Some interesting stuff for men and women looking for soul mates is discussed on pages 80-85. Supposedly men want to look taller and earn more while women wanna weigh less, look good and be blond. At least those are the conclusions drawn after analyzing profiles on dating websites. What men should do to get a date? Say they are looking for a long term relationship, earn a lot, be tall, and have a lot of hair on the head. Women can read the book to see what men want.
He also discusses the power of information, how the Ku Klux Klan was countered just by leaking their secrets, why schoolteachers may and do cheat, whether homes with guns or swimming pools are more dangerous for kids to play, does your name matter for your future, etc.

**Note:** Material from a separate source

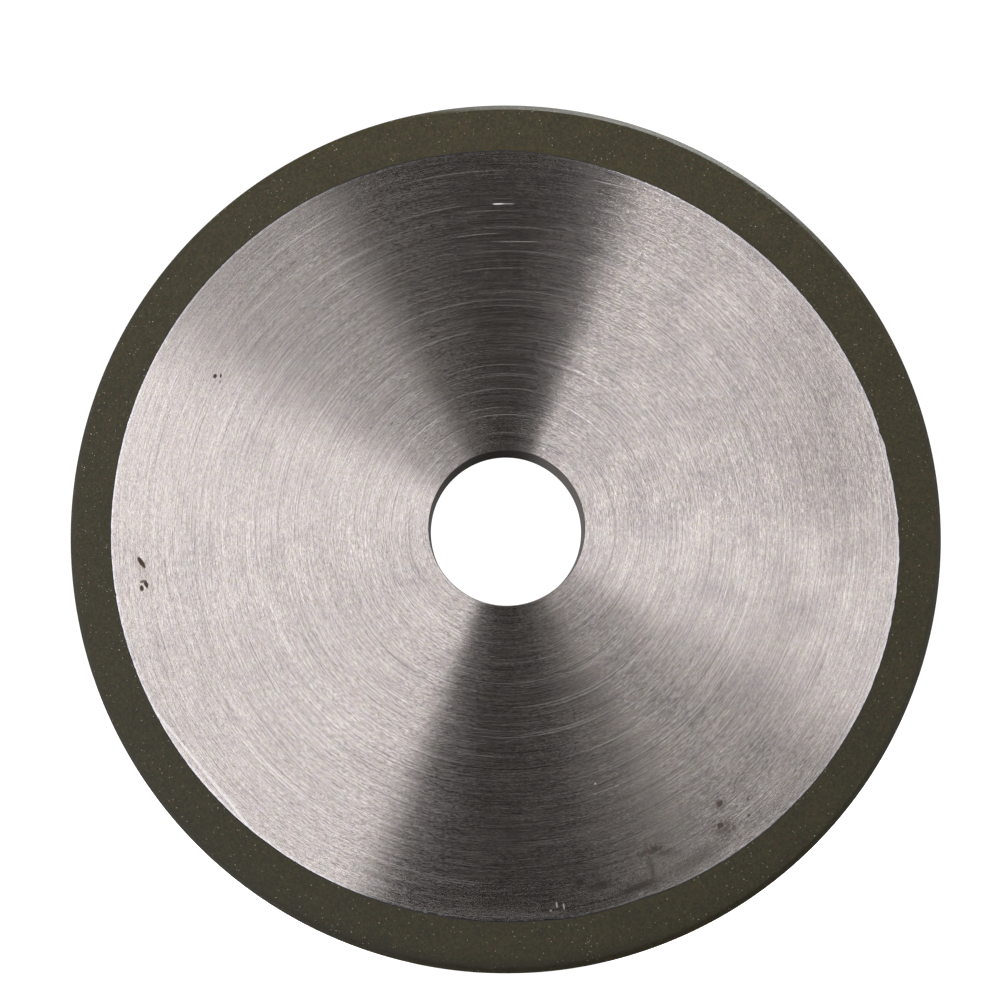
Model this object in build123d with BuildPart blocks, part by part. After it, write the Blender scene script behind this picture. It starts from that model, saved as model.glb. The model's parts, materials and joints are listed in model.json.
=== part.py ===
from build123d import *
import os

# Straight diamond grinding wheel, 7 in across: a turned steel core, and round it a rim of
# resin-bonded diamond held by a thin bonding film and by keying grooves.
# The wheel stands upright and turns about Y. The origin is the wheel's centre, its front
# face looks along -Y, and +Z is up. Sizes are in millimetres.

inch = 25.4

# Driving dimensions
wheel_diameter = 7.0 * inch
wheel_width = 0.5 * inch
bore_diameter = 1.25 * inch
rim_depth = 0.375 * inch  # radial depth of the diamond section
film_thickness = 0.15  # bonding film, measured along the radius
bore_chamfer = 0.15  # breaks the bore's sharp edges
corner_across = 1.15  # dressed corner of the rim, measured along the radius
corner_deep = 0.75  # the same corner, measured along the axis

# Keying grooves, turned into the core's edge so that the rim can't slip sideways
groove_count = 3
groove_pitch = 3.4
groove_depth = 0.9
groove_mouth = 2.0
groove_root = 1.2

# Worked out from the driving dimensions
wheel_radius = wheel_diameter / 2
bore_radius = bore_diameter / 2
core_radius = wheel_radius - rim_depth
rim_inner_radius = core_radius + film_thickness
front = -wheel_width / 2
back = wheel_width / 2


def grooved_edge(radius):
    """Corners (radius, y) of a grooved edge at this radius, from the front face to the back."""
    corners = [(radius, front)]
    for index in range(groove_count):
        middle = (index - (groove_count - 1) / 2) * groove_pitch
        corners.append((radius, middle - groove_mouth / 2))
        corners.append((radius - groove_depth, middle - groove_root / 2))
        corners.append((radius - groove_depth, middle + groove_root / 2))
        corners.append((radius, middle + groove_mouth / 2))
    corners.append((radius, back))
    return corners


# Steel core: a flat disc with the bore through it and the grooves round its edge
with BuildPart() as steel_core:
    with BuildSketch(Plane.XY):
        with BuildLine():
            Polyline(
                *grooved_edge(core_radius),
                (bore_radius, back),
                (bore_radius, front),
                close=True,
            )
        make_face()
    revolve(axis=Axis.Y)
    bore_mouths = steel_core.edges().filter_by(GeomType.CIRCLE).group_by(SortBy.RADIUS)[0]
    chamfer(bore_mouths, length=bore_chamfer)

# Bonding film: follows the core's grooved edge on the inside and carries the rim outside
with BuildPart() as bond_film:
    with BuildSketch(Plane.XY):
        with BuildLine():
            Polyline(
                *grooved_edge(core_radius),
                *reversed(grooved_edge(rim_inner_radius)),
                close=True,
            )
        make_face()
    revolve(axis=Axis.Y)

# Diamond rim: fills the grooves, and its outer corners are dressed to a small bevel
with BuildPart() as diamond_rim:
    with BuildSketch(Plane.XY):
        with BuildLine():
            Polyline(
                *grooved_edge(rim_inner_radius),
                (wheel_radius - corner_across, back),
                (wheel_radius, back - corner_deep),
                (wheel_radius, front + corner_deep),
                (wheel_radius - corner_across, front),
                close=True,
            )
        make_face()
    revolve(axis=Axis.Y)

steel_core.part.label = "steel_core"
bond_film.part.label = "bond_film"
diamond_rim.part.label = "diamond_rim"

os.makedirs("parts", exist_ok=True)
export_step(steel_core.part, "parts/steel_core.step")
export_step(bond_film.part, "parts/bond_film.step")
export_step(diamond_rim.part, "parts/diamond_rim.step")
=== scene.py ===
"""Diamond grinding wheel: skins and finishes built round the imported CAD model.

The wheel stands upright, its axis is Y and its front face looks along -Y. Azimuth is measured
round that axis, 0 at +X and 90 degrees at +Z. Lengths are in metres unless a name says _mm.
"""

import json
import logging
import math
from dataclasses import dataclass
from enum import Enum

import bpy
import numpy as np
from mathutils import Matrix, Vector


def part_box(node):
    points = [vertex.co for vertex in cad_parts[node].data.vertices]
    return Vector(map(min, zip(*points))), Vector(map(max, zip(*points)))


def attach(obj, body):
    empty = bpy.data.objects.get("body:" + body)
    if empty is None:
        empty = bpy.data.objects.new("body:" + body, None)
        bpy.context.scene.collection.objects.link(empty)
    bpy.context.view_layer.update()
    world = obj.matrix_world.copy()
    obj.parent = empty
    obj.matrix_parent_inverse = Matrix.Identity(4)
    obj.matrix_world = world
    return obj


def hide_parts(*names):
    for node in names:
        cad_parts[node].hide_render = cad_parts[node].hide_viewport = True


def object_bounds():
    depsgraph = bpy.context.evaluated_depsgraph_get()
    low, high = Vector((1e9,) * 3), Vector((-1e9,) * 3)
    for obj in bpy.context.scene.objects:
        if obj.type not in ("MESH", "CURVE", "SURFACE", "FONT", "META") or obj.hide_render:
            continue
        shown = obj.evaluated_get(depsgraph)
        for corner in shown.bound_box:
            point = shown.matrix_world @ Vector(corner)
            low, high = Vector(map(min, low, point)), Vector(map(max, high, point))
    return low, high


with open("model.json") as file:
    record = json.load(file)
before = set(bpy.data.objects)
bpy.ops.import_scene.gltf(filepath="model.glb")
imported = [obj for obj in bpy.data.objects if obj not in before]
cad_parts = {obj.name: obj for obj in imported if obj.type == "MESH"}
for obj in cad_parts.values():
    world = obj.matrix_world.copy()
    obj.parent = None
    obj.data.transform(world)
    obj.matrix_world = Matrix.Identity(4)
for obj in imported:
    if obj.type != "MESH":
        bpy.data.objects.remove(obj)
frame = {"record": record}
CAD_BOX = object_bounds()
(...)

Superfreakonomics has some equally fascinating analysis of mundane matters. The book begins with some analysis about how the television supposedly changed the thinking of rural India. He also mentions some things about Indian men which might, let me say, make them feel inferior. And then he rants on with a lot of stuff about prostitutes which I think is included just as a marketing gimmick. Those who are not very comfortable with the topic can skip ahead to the next chapter as all the chapters are unrelated to each other. There are a few interesting things discussed like whether your birthday matters if you wanna become a sports star, why do less people die when doctors are on strike, how to live longer. He also discusses why terrorism is over hyped, like I had discussed in The bigger killers
I don't like the fact that he thinks man is basically selfish and works solely for his own benefit. But sadly his analysis of hard numbers corroborate his belief. The author also makes some weird arguments against global warming but he has clarified some of the finer points in his blog. But he mentions that meat based diets are the biggest contributors of green house gases. You can read my post SAY NO TO NON VEG FOODS
Some good quotes in the books
-Economics is about how people get what they want.
-Morality represents the way people would like the world to work, economic represents how it actually does work.
-Emotion is the enemy of rational argument.
On the whole the books are a good read. The books are fast and jump from one topic to another. The author has a good sense of humor which spices up tons of statistics he uses to illustrate or back his claims. Go explore the hidden side of everything and get freaked out.